Ole massa wuz good ter his slaves, but young massa Nat wuzn’t. We ain’t had half nuff ter eat most o’ de time, an’ we ain’t had no shoes till we wuz twenty-one. We had jist a few pieces of clothes an’ dey wuz of de wust kind. Our cabins wuz shacks, an’ we got seberal whuppin’s near ’bout ever’ day. For example, I had de job of gittin’ up de aigs in de ebenin’, an if de ain’t de right number of dem Missus Mae whupped me. I also looked atter de bitties, an’ iffen one of ‘em died I got a whuppin’ too.
Once missus wuz sick, an’ a slave gal named Alice brun her some water an’ somethin’ ter eat. issus got sick on her stomick, an’ she sez dat Alice done try ter pizen her. Ter show yo’ how sick she wuz, she gits out of de bed, strips dat gal ter de waist an’ whups her wid a cowhide till de blood runs down her back. Dat gal’s back wuz cut in gashes an’ de blood run down ter ‘er heels.

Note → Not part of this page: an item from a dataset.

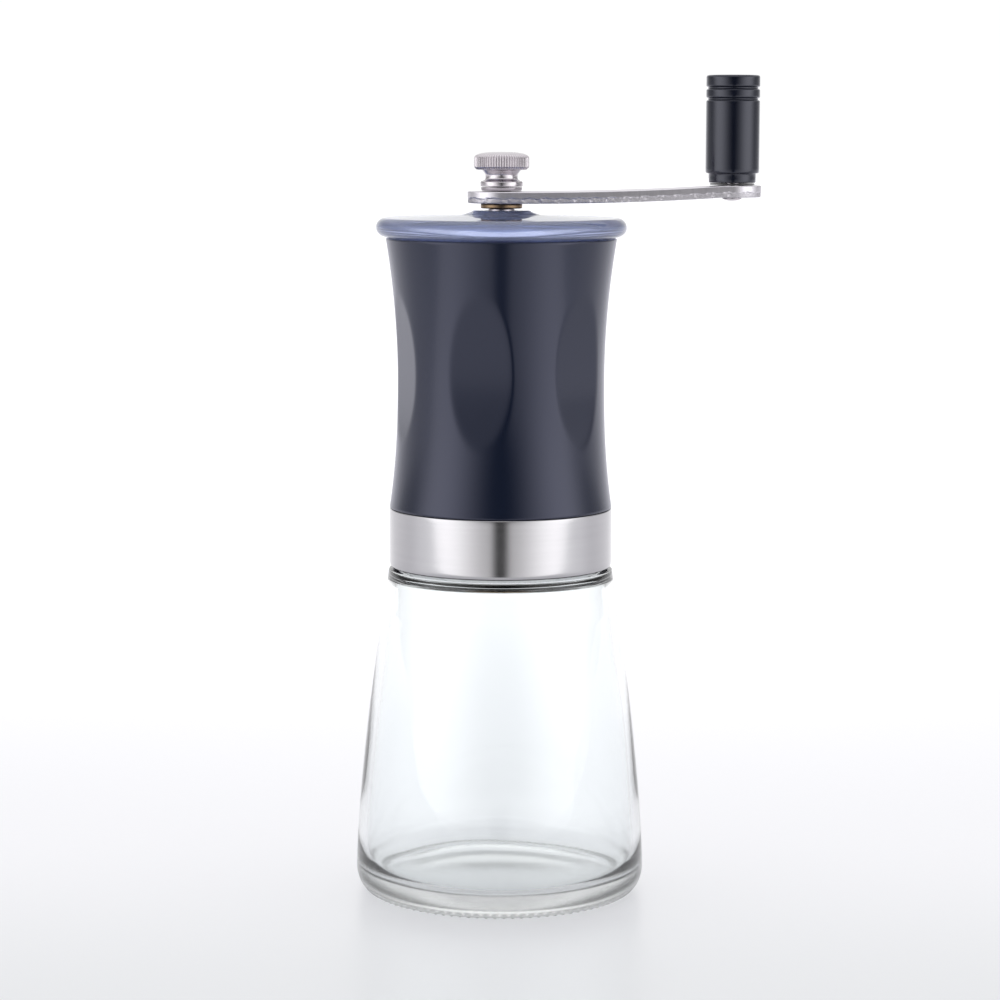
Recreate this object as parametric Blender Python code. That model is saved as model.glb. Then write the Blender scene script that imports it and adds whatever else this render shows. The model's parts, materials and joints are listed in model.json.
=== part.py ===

Atter dat she wuz chained down by de arms an’ laigs till she got well; den she wuz carried off ter Richmond in chains an’ sold.
We wucked all de week, my mammy plowin’ wid a two-horse plow all de year when she warn’t cleanin’ new ground or diggin’ ditches; an’ she got two days off when her chilluns wuz borned. We ain’t had no passes ter go nowhar, an’ we ain’t allowed offe’n de groun’s.
I know one time do’ missus ‘cides ter whup a ‘oman fer somethin’ an’ de ‘oman sez ter her, ‘No sir, Missus, I ain’t ‘lowin’ nobody what wa’r de same kind of shirt I does ter whup me.’…
I said dat we wuz glad dat de Yankees comed. We wuz, just cause our massa warn’t good lak some massas, an’ at dat, we ain’t want ter be free.